Anlaşılan günlerden pazar...
Hoi An’daki Çin tapınağı, biblo gibi.
Ve Japon köprüsü.
Üç kültürün, Çin, Vietnam ve Japon kültürlerinin harmanlandığı bir nokta...
Bu Çin tapınağı, şirin pagado beni yıllar öncesine, 1979’da rahmetli meslektaşım Örsan Öymen’le yaptığımız uzun Çin yolculuğuna götürüyor.
Hafızanın insanı hüzünlendiren hiç beklenmedik sürprizlerinden biri olmalı...

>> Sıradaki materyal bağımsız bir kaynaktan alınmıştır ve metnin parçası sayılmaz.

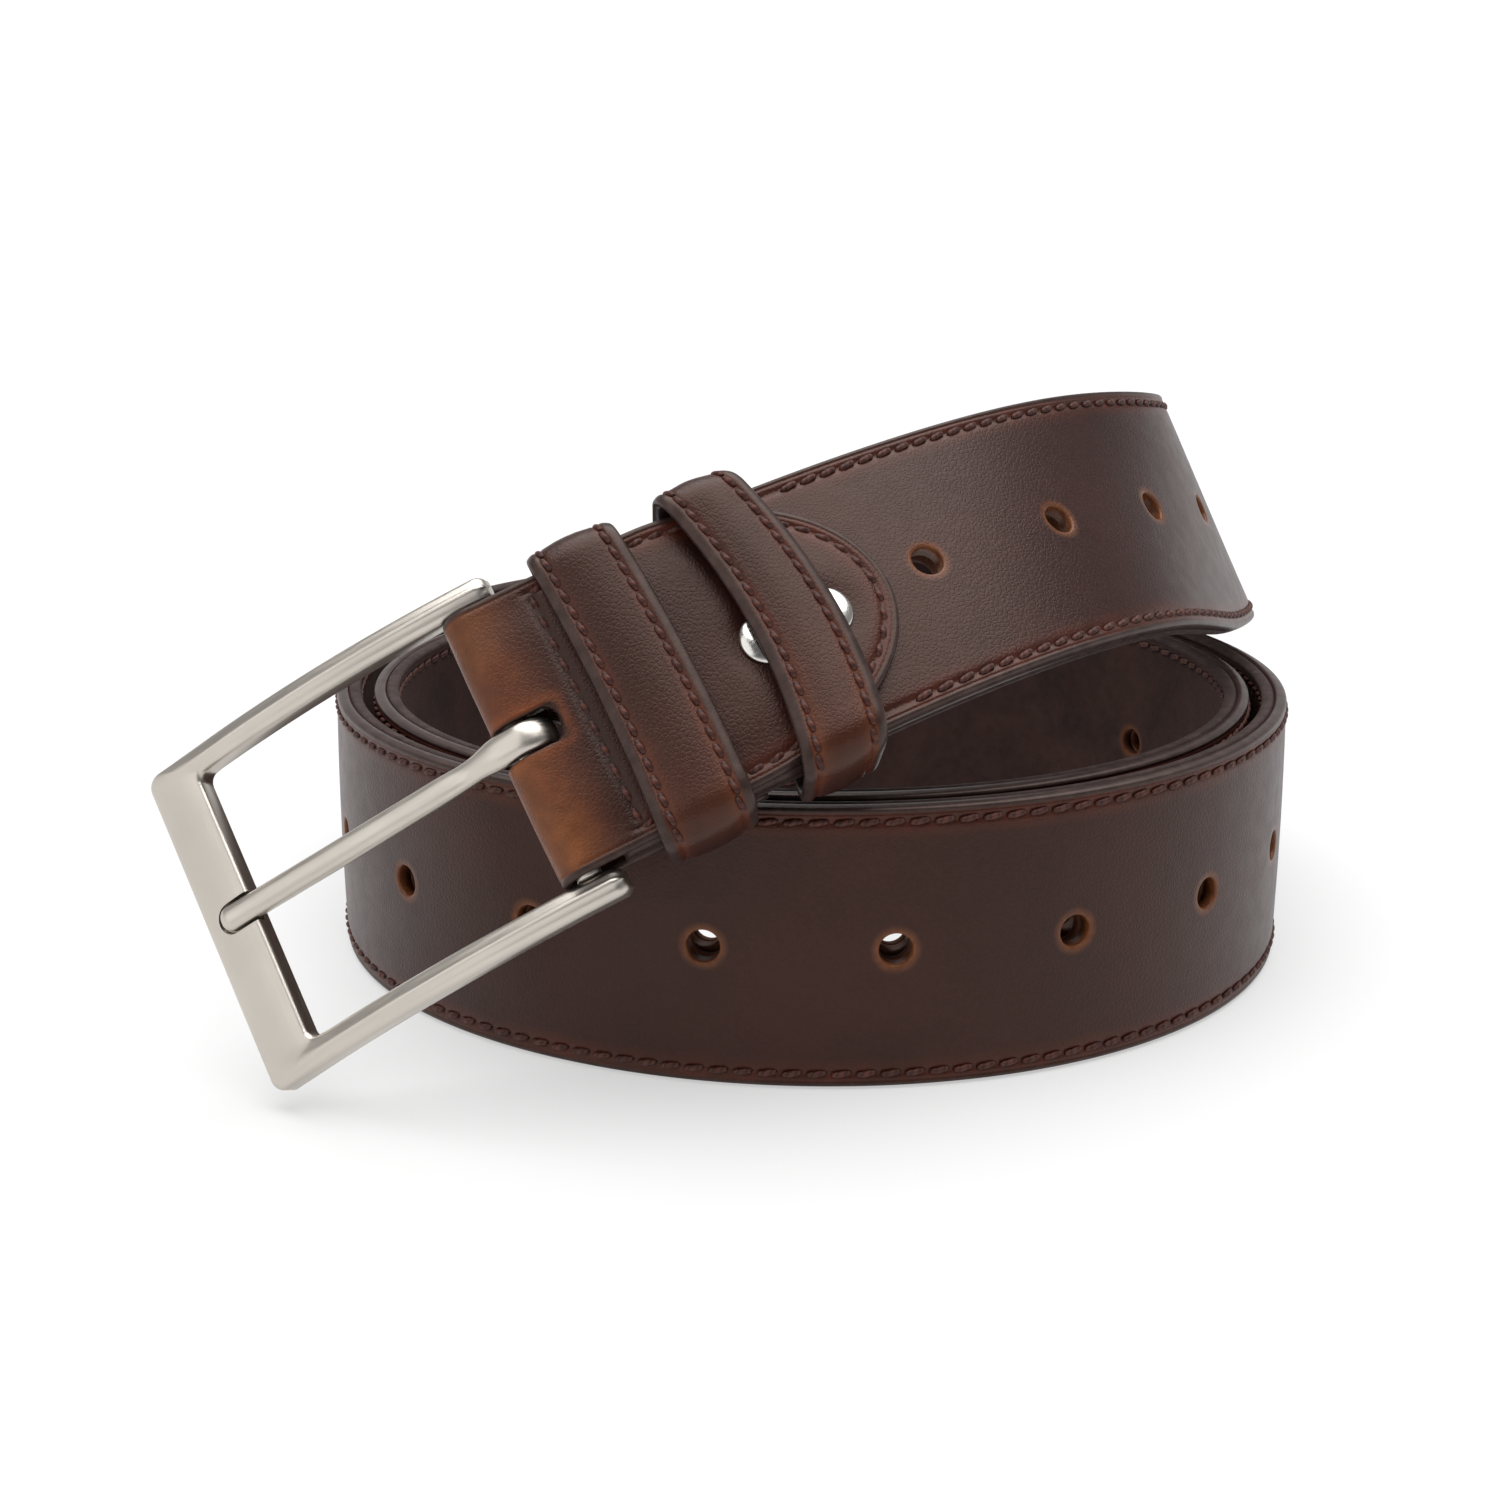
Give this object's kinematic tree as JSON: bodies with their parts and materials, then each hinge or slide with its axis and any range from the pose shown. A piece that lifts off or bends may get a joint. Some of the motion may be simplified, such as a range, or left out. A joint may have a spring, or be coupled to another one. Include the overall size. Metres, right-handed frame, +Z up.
{
  "type": "leather belt",
  "caption": "Coiled dark brown leather dress belt, stitched edges, punched along its length, with a brushed nickel pin buckle, two keepers and a screwed tab.",
  "frame": {"origin": "middle of the footprint, on the surface the coil stands on", "axes": "+Z up, -Y towards the side the buckle lies on, -X towards the buckle's outer bar"},
  "size_m": [0.1692, 0.1778, 0.0867],
  "materials": {
    "belt_leather": "dark oxblood brown smooth full-grain leather, satin, burnished edges",
    "lining_leather": "dark brown matt split leather",
    "seam_thread": "waxed reddish-brown thread",
    "brushed_nickel": "satin brushed warm nickel plating",
    "polished_nickel": "polished nickel plating"
  },
  "bodies": {
    "belt": {"strap_outer": "belt_leather", "strap_lining": "lining_leather", "edge_thread_upper": "seam_thread", "edge_thread_lower": "seam_thread", "buckle_tab": "belt_leather", "tab_edge_thread": "seam_thread", "tab_cross_thread": "seam_thread", "keeper_fixed": "belt_leather", "keeper_fixed_thread_left": "seam_thread", "keeper_fixed_thread_right": "seam_thread", "screw_near": "polished_nickel", "screw_post_near": "polished_nickel", "screw_far": "polished_nickel", "screw_post_far": "polished_nickel"},
    "buckle": {"buckle_frame": "brushed_nickel", "buckle_bar": "brushed_nickel"},
    "tongue": {"tongue": "brushed_nickel"},
    "keeper": {"keeper_sliding": "belt_leather", "keeper_sliding_thread_left": "seam_thread", "keeper_sliding_thread_right": "seam_thread"}
  },
  "joints": [
    {"name": "buckle_swing", "type": "hinge", "parent": "belt", "child": "buckle", "pos_m": [-0.03082, -0.07398, 0.0481], "axis": [-0.4279, 0.5099, 0.7462], "range_deg": [0, 45]},
    {"name": "tongue_swing", "type": "hinge", "parent": "buckle", "child": "tongue", "pos_m": [-0.03082, -0.07398, 0.0481], "axis": [-0.4279, 0.5099, 0.7462], "range_deg": [0, 70]},
    {"name": "keeper_slide", "type": "slide", "parent": "belt", "child": "keeper", "axis": [0.8724, 0.373, 0.3158], "range_m": [-0.003, 0.006]}
  ]
}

Günlükleri Delila'yı andıran kadın doktor

Elimde, Vietnamlı genç kadın doktorun günlüğü.
O da bir gerilla.
1970 yılında, daha 28 yaşındayken ormanda bir Amerikan pususuna düşüp hayata veda ediyor.
Günlüğü 30 yıl sonra bulunuyor.
Delila’yla benzeşen yanları o kadar çok ki. Günlüğüyle konuşması, eleştiri ve özeleştirileri, bir gerilla olarak davaya bağlılığının yanı sıra hayata dair özlemleri...
Dikkatimi çekiyor.
Günlüğünün girişine, Sovyet yazarı Ostrovsky’nin Ve Çeliğe Su Verildi isimli kitabından bir alıntı koymuş.
Benden iki yaş büyük Thuy Tram.
Benim gençliğimin devrimci kuşağının komünistlik yollarında yürürken okumuş olduğu kitaplardan birini -diğerleri Gladkov’un Çimento’su, İlya Ehrenburg’un Paris Düşerken ve Fırtına isimli romanlarıydı- okumuş. (Aynı kitapları, Che Guevara’nın da 20'li yaşlarında okuduğunu 1990’larda elime geçen bir biyografisinde öğrenmiştim.)

Thuy Tram'ın kitaba adını veren cümlesinin altını çiziyorum:
Dün gece rüyamda barışı gördüm!**
“Vietnam’dan, Kamboçya’dan: Hatıralar hayattır”ın ikinci yazısı yarına...

 


* 27 Ocak 2015 günü CNN International kanalında Auschwitz’in 70. yıl anma törenlerini izliyordum. Amerikalı film yönetmeni Steven Spielberg, yanına yaklaşan bir televizyon muhabirine, iki kez “Memories are life, memories are life” dedi ve yürüyüp gitti.

** Dang Thuy Tram, Last Night I Dreamed of Peace, s. 27, Rider Books, 2008.